Over the years, I have often been struck by the number of people who say they want to see something positive done about the problem of gun violence, but do not want to become involved in political action or vigorous public debate. They seem to think it somehow unseemly or impolite to engage on this serious issue in the political or public relations arena. This is a recipe for total failure.

The great 19th century American political philosopher, Frederick Douglass, accurately described the problem when he stated: "The whole history of the progress of human liberty shows that all concessions yet made to her august claims have been born of earnest struggle. If there is no struggle, there is no progress. Those who profess to favor freedom, and yet deprecate agitation, are men who want crops without plowing up the ground, they want rain without thunder and lightning. They want the ocean without the awful roar of its waters." "Power concedes nothing without a demand," Douglass concluded. "It never did, and it never will."

Right now, the gun lobby holds a tremendous amount of power in this country, and legislators are doing its bidding because they are not hearing often enough from the majority of Americans who want sensible gun laws and safe communities. If we want something done about the problem of gun violence, we will have to get our hands dirty, get ourselves involved in the political struggles—local, state and federal—that can make a real difference. We have to write letters to the editor, attend local community meetings, meet with state legislators, participate in demonstrations, raise our voices. And yes, even be willing to face the nasty, vitriolic rants of those who disagree with us and want to intimidate us into remaining silent.

Otherwise, our fate has already been written by Douglass: "Find out just what any people will quietly submit to and you have found the exact measure of injustice and wrong which will be imposed upon them."

August 11, 2008

Leadership in Faith

The Coalition to Stop Gun Violence is so named because we originally started as a coalition of national religious organizations working to prevent gun violence. The Coalition eventually grew to include all of the major Protestant, Catholic and Jewish organizations in the country. Over the years, we have added a wider range of civic and public safety organizations to the Coalition.

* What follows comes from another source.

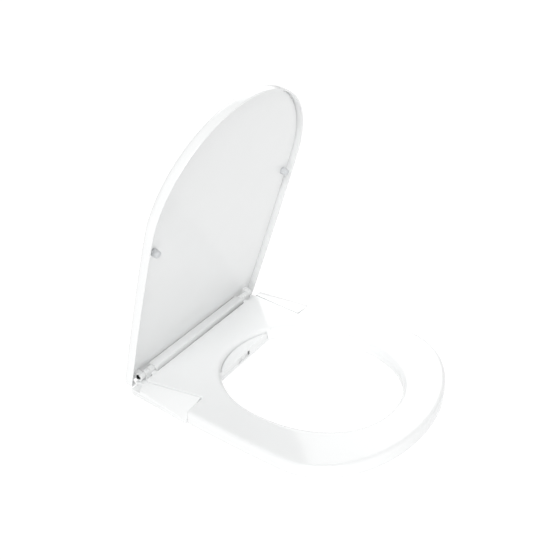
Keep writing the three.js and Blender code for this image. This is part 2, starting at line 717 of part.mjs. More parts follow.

A few years ago, one member of our Board of Directors, who is a Presbyterian minister, wondered why there seemed to be a dichotomy between the actions of the national church groups and their local constituencies. He did a survey of local pastors. To no one's surprise, the survey revealed that although almost all the pastors agreed with the national denomination's positions on gun violence, they were loath to raise the subject at the local level because it "might anger" a few local members or raise hostility from local pro-gun groups.

I was recently heartened to learn of the action of the delegates to the 2008 session of the North Georgia Annual Conference of the United Methodist Church. They adopted a resolution which states, in part:

"Whereas bringing concealed weapons into the church sends a message that is at odds with what the church wants to communicate and violates the religious character of religious property, and;

Whereas the work of the church does not involve or require weapons;

Now be it resolved that the delegates to the 2008 session of the North Georgia Annual Conference oppose any attempts by the state legislature to allow anyone other than law enforcement officers to carry concealed weapons in houses of worship;

And be it further resolved that we invite members of other churches and faiths in Georgia to join us in this effort."

Our thanks go out to the members of the North Georgia Annual Conference of the UMC who have chosen to take a public moral stance on this vital issue even though it may not be a popular position with every single parishioner in the local church pews.

August 4, 2008

The Trouble with Mary

By now you will have heard the story of Mary Lou Sapone/Mary McFate, the woman who since the late 1990s has covertly infiltrated gun control groups for a private security firm hired by the National Rifle Association (NRA). I knew Mary McFate. I considered her an ally in the campaign to stop gun violence in this country. Like others in the movement, I felt deeply betrayed by her mendacity and duplicity.

I am particularly dismayed by the pain felt by many victims and survivors of gun violence who befriended Mary and poured out their own personal stories to her. At times, they relied on her for solace and for assistance. What they got was betrayal. To me, this is the greatest damage done by this spy in our midst.

I suppose that we should take comfort in the fact that the National Rifle Association was so frightened by our activities that they were willing to pay Sapone/McFate huge sums of money to spy on our organization and betray those who considered her a friend and co-worker. I can express shock that Mary McFate was the agent, but no shock that the NRA would stoop so low. This high-priced, unethical operation confirms the manner in which the NRA works. As Bryan Miller of States United to Prevent Gun Violence recently observed, the NRA has "no rules, no question of fairness or honesty. Anything that they can do they will do to protect the profits of the gun industry." In the words of James Jay Baker, who was executive director of the NRA's legislative arm when Mary was hired, "We got information from whatever sources we can." This incident is but one in a long list of dirty, underhanded activities undertaken by the NRA. Anti-gun violence advocates across the nation—indeed around the world—can bear witness to the varied and vicious skullduggery of this mouthpiece of the gun industry.

As sad as this incident is, we must not let it make us paranoid. It should not color our attitude toward the good people who step forward to become involved in the vital campaign to stop gun violence. Mary Lou Sapone will have to live with her betrayal; we do not have to bear that burden. We have the responsibility to past and potential victims of gun violence to do all within our power to reduce the death and destruction caused by our country's lax policies regarding firearms. Let us bury the memory of Mary with our re-dedicated activity.